>> Begin DATA EXTRACT

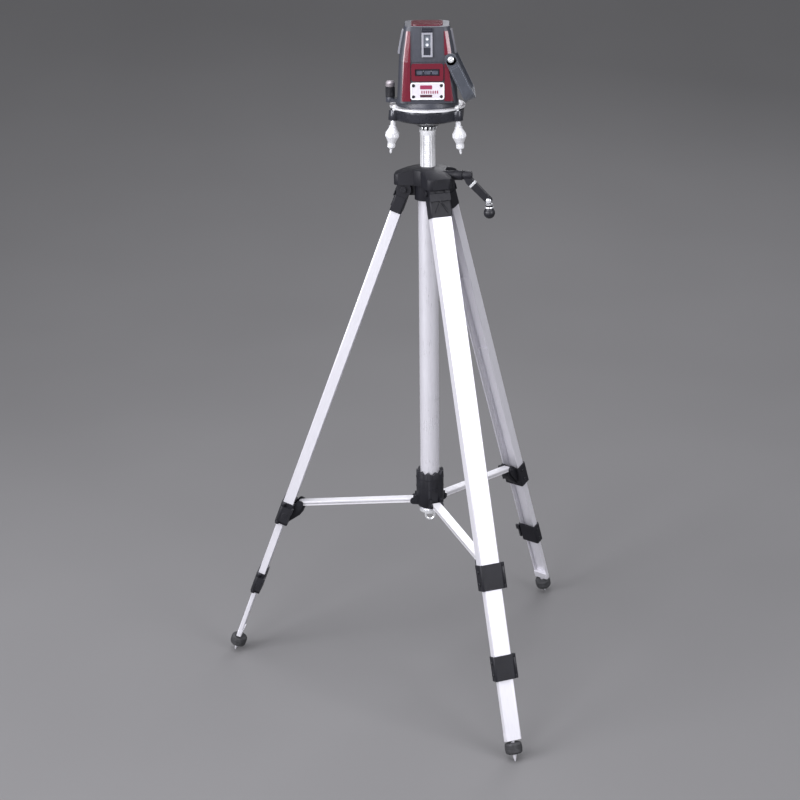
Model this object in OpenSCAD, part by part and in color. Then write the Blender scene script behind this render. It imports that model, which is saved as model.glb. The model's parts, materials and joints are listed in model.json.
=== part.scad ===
// Laser level on a folding tripod.
// Millimetres, +Z up. The origin is on the floor, straight below the centre column's axis.
// The laser's front faces -Y. Each leg runs along its own local -Z, with local +X outward.

/* [Tripod legs] */
// Direction of the front leg about Z, in degrees
front_az = -68; // [-80:1:-60]
// Lean of each leg away from vertical, in degrees
splay = 20.4; // [15:0.1:24]
// Distance of each leg pivot from the column axis
pivot_r = 38; // [36:0.5:42]
// Length from a leg pivot to the tip of its spike
leg_len = 928; // [900:1:960]
// Width of the upper channel across its outer face
upper_w = 34; // [32:0.5:36]
// Depth of the upper channel
upper_d = 18; // [17:0.5:20]
// Wall of every channel
wall = 1.2; // [1:0.1:1.5]
// Distance from the pivot to the middle of the upper clamp
upper_clamp_s = 625.5; // [600:0.5:640]
// Distance from the pivot to the middle of the lower clamp
lower_clamp_s = 774; // [740:1:800]

/* [Spreader] */
// Radius of the strut pivots on the hub
hub_pivot_r = 28; // [27:0.5:30]
// Height of the strut pivots on the hub
hub_pivot_z = 317; // [310:1:330]
// Width of a strut
strut_w = 15; // [12:0.5:16]
// Thickness of a strut
strut_t = 7.5; // [6:0.5:8]

/* [Centre column] */
// Radius of the centre column
column_r = 12.3; // [12:0.1:12.4]
// Radius of the guide tube
guide_r = 16.35; // [16:0.05:17]
// Height of the crank shaft above the floor
crank_z = 896; // [895:0.5:897]
// Direction of the crank shaft about Z, in degrees
crank_az = -8; // [-12:1:-4]

/* [Laser] */
// Half width of the housing at its foot
body_foot = 48; // [46:0.5:49]
// Half width of the housing at the joint of its two shells
body_waist = 44.6; // [44:0.2:46]
// Half width of the housing under the top cap
body_top = 35; // [34:0.2:37]
// Radius of the graduated ring
dial_r = 60.5; // [59:0.5:62]
// Distance of the levelling screws from the axis
screw_ring_r = 59; // [58:0.5:60]
// Lean of the levelling screws, in degrees
screw_lean = 6; // [4:0.5:8]

/* [Hidden] */
$fn = 48;

slide_gap = 0.3;
tip_r = 1.5;
pivot_z = (leg_len - tip_r) * cos(splay) + tip_r;
leg_az = [front_az, front_az + 120, front_az + 240];
bolt_r = 3;
lug_w = 16.4;
ear_r = 12.5;
fitting_w = upper_w + 2.5;
fitting_d = upper_d + 2;
fitting_end_s = 40.7;

outer_x = upper_d / 2;
middle_x = outer_x - wall - slide_gap;
middle_w = 31;
middle_d = 12;
lower_x = middle_x - wall - slide_gap;
lower_w = 28;
lower_d = 7;
upper_top_s = 24;
upper_end_s = 643.5;
middle_top_s = 195;
middle_end_s = 791;
lower_top_s = 344;
lower_end_s = 893;
plug_s = 880;
foot_top_s = 897;
foot_len = 18;
foot_r = 14;
spike_r = 3;

collar_wall = 2.5;
upper_collar_h = 42;
lower_collar_h = 40;
strut_slot_end_s = 632;
lug_s = 602;
lug_n = -19;
ear_gap = strut_w + 0.8;
lever_gap = 0.5;

// The struts reach from the hub pivots to the leg lugs.
lug_r = pivot_r + lug_s * sin(splay) + lug_n * cos(splay);
lug_z = pivot_z - lug_s * cos(splay) + lug_n * sin(splay);
strut_len = sqrt(pow(lug_r - hub_pivot_r, 2) + pow(hub_pivot_z - lug_z, 2));
strut_drop = atan((hub_pivot_z - lug_z) / (lug_r - hub_pivot_r));
pin_r = 2;
hub_r = 23.5;
hub_low_z = 308;
hub_top_z = 374;

dome_r = 54;
dome_low_z = 886;
dome_rim_z = 894.5;
lobe_w = 42.6;
skirt_low = 878;
skirt_wall = 2.8;
dome_top_z = 907;
body_r = 22;
shoulder_low_z = 852;
tube_seat_z = 872;
guide_low_z = 304;
guide_in_r = 14.85;

column_top_z = 966;
column_low_z = 520;
column_bore_r = 7.5;
rack_face = 11.6;
rack_w = 7.6;
rack_low_z = 640;
rack_top_z = 957;
gear_module = 1;
gear_teeth = 12;
pressure_angle = 25;
gear_r = gear_module * gear_teeth / 2;
base_circle_r = gear_r * cos(pressure_angle);
rack_addendum = 0.85;
rack_dedendum = 1.25;
backlash = 0.2;
crank_off = rack_face - rack_addendum + gear_r;
shaft_r = 3;
arm_start = [70, -9];
arm_end = [101.5, -40.5];
grip_lean = 2;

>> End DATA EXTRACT

DESCRIPTION OF THE TASK:
Reproduce the data shown above exactly.

THE RESPONSE:
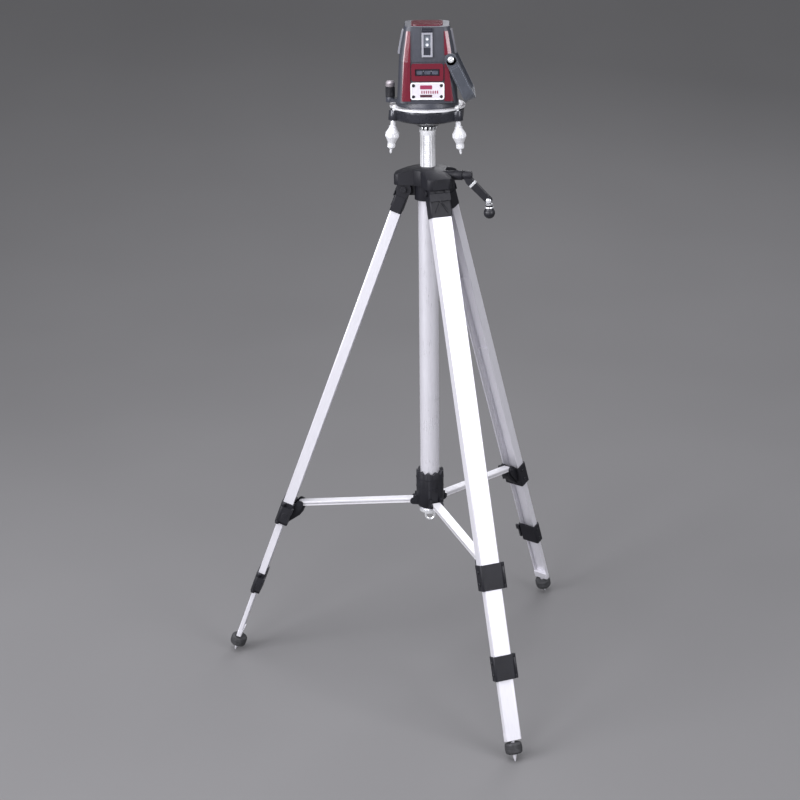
Model this object in OpenSCAD, part by part and in color. Then write the Blender scene script behind this render. It imports that model, which is saved as model.glb. The model's parts, materials and joints are listed in model.json.
=== part.scad ===
// Laser level on a folding tripod.
// Millimetres, +Z up. The origin is on the floor, straight below the centre column's axis.
// The laser's front faces -Y. Each leg runs along its own local -Z, with local +X outward.

/* [Tripod legs] */
// Direction of the front leg about Z, in degrees
front_az = -68; // [-80:1:-60]
// Lean of each leg away from vertical, in degrees
splay = 20.4; // [15:0.1:24]
// Distance of each leg pivot from the column axis
pivot_r = 38; // [36:0.5:42]
// Length from a leg pivot to the tip of its spike
leg_len = 928; // [900:1:960]
// Width of the upper channel across its outer face
upper_w = 34; // [32:0.5:36]
// Depth of the upper channel
upper_d = 18; // [17:0.5:20]
// Wall of every channel
wall = 1.2; // [1:0.1:1.5]
// Distance from the pivot to the middle of the upper clamp
upper_clamp_s = 625.5; // [600:0.5:640]
// Distance from the pivot to the middle of the lower clamp
lower_clamp_s = 774; // [740:1:800]

/* [Spreader] */
// Radius of the strut pivots on the hub
hub_pivot_r = 28; // [27:0.5:30]
// Height of the strut pivots on the hub
hub_pivot_z = 317; // [310:1:330]
// Width of a strut
strut_w = 15; // [12:0.5:16]
// Thickness of a strut
strut_t = 7.5; // [6:0.5:8]

/* [Centre column] */
// Radius of the centre column
column_r = 12.3; // [12:0.1:12.4]
// Radius of the guide tube
guide_r = 16.35; // [16:0.05:17]
// Height of the crank shaft above the floor
crank_z = 896; // [895:0.5:897]
// Direction of the crank shaft about Z, in degrees
crank_az = -8; // [-12:1:-4]

/* [Laser] */
// Half width of the housing at its foot
body_foot = 48; // [46:0.5:49]
// Half width of the housing at the joint of its two shells
body_waist = 44.6; // [44:0.2:46]
// Half width of the housing under the top cap
body_top = 35; // [34:0.2:37]
// Radius of the graduated ring
dial_r = 60.5; // [59:0.5:62]
// Distance of the levelling screws from the axis
screw_ring_r = 59; // [58:0.5:60]
// Lean of the levelling screws, in degrees
screw_lean = 6; // [4:0.5:8]

/* [Hidden] */
$fn = 48;

slide_gap = 0.3;
tip_r = 1.5;
pivot_z = (leg_len - tip_r) * cos(splay) + tip_r;
leg_az = [front_az, front_az + 120, front_az + 240];
bolt_r = 3;
lug_w = 16.4;
ear_r = 12.5;
fitting_w = upper_w + 2.5;
fitting_d = upper_d + 2;
fitting_end_s = 40.7;

outer_x = upper_d / 2;
middle_x = outer_x - wall - slide_gap;
middle_w = 31;
middle_d = 12;
lower_x = middle_x - wall - slide_gap;
lower_w = 28;
lower_d = 7;
upper_top_s = 24;
upper_end_s = 643.5;
middle_top_s = 195;
middle_end_s = 791;
lower_top_s = 344;
lower_end_s = 893;
plug_s = 880;
foot_top_s = 897;
foot_len = 18;
foot_r = 14;
spike_r = 3;

collar_wall = 2.5;
upper_collar_h = 42;
lower_collar_h = 40;
strut_slot_end_s = 632;
lug_s = 602;
lug_n = -19;
ear_gap = strut_w + 0.8;
lever_gap = 0.5;

// The struts reach from the hub pivots to the leg lugs.
lug_r = pivot_r + lug_s * sin(splay) + lug_n * cos(splay);
lug_z = pivot_z - lug_s * cos(splay) + lug_n * sin(splay);
strut_len = sqrt(pow(lug_r - hub_pivot_r, 2) + pow(hub_pivot_z - lug_z, 2));
strut_drop = atan((hub_pivot_z - lug_z) / (lug_r - hub_pivot_r));
pin_r = 2;
hub_r = 23.5;
hub_low_z = 308;
hub_top_z = 374;

dome_r = 54;
dome_low_z = 886;
dome_rim_z = 894.5;
lobe_w = 42.6;
skirt_low = 878;
skirt_wall = 2.8;
dome_top_z = 907;
body_r = 22;
shoulder_low_z = 852;
tube_seat_z = 872;
guide_low_z = 304;
guide_in_r = 14.85;

column_top_z = 966;
column_low_z = 520;
column_bore_r = 7.5;
rack_face = 11.6;
rack_w = 7.6;
rack_low_z = 640;
rack_top_z = 957;
gear_module = 1;
gear_teeth = 12;
pressure_angle = 25;
gear_r = gear_module * gear_teeth / 2;
base_circle_r = gear_r * cos(pressure_angle);
rack_addendum = 0.85;
rack_dedendum = 1.25;
backlash = 0.2;
crank_off = rack_face - rack_addendum + gear_r;
shaft_r = 3;
arm_start = [70, -9];
arm_end = [101.5, -40.5];
grip_lean = 2;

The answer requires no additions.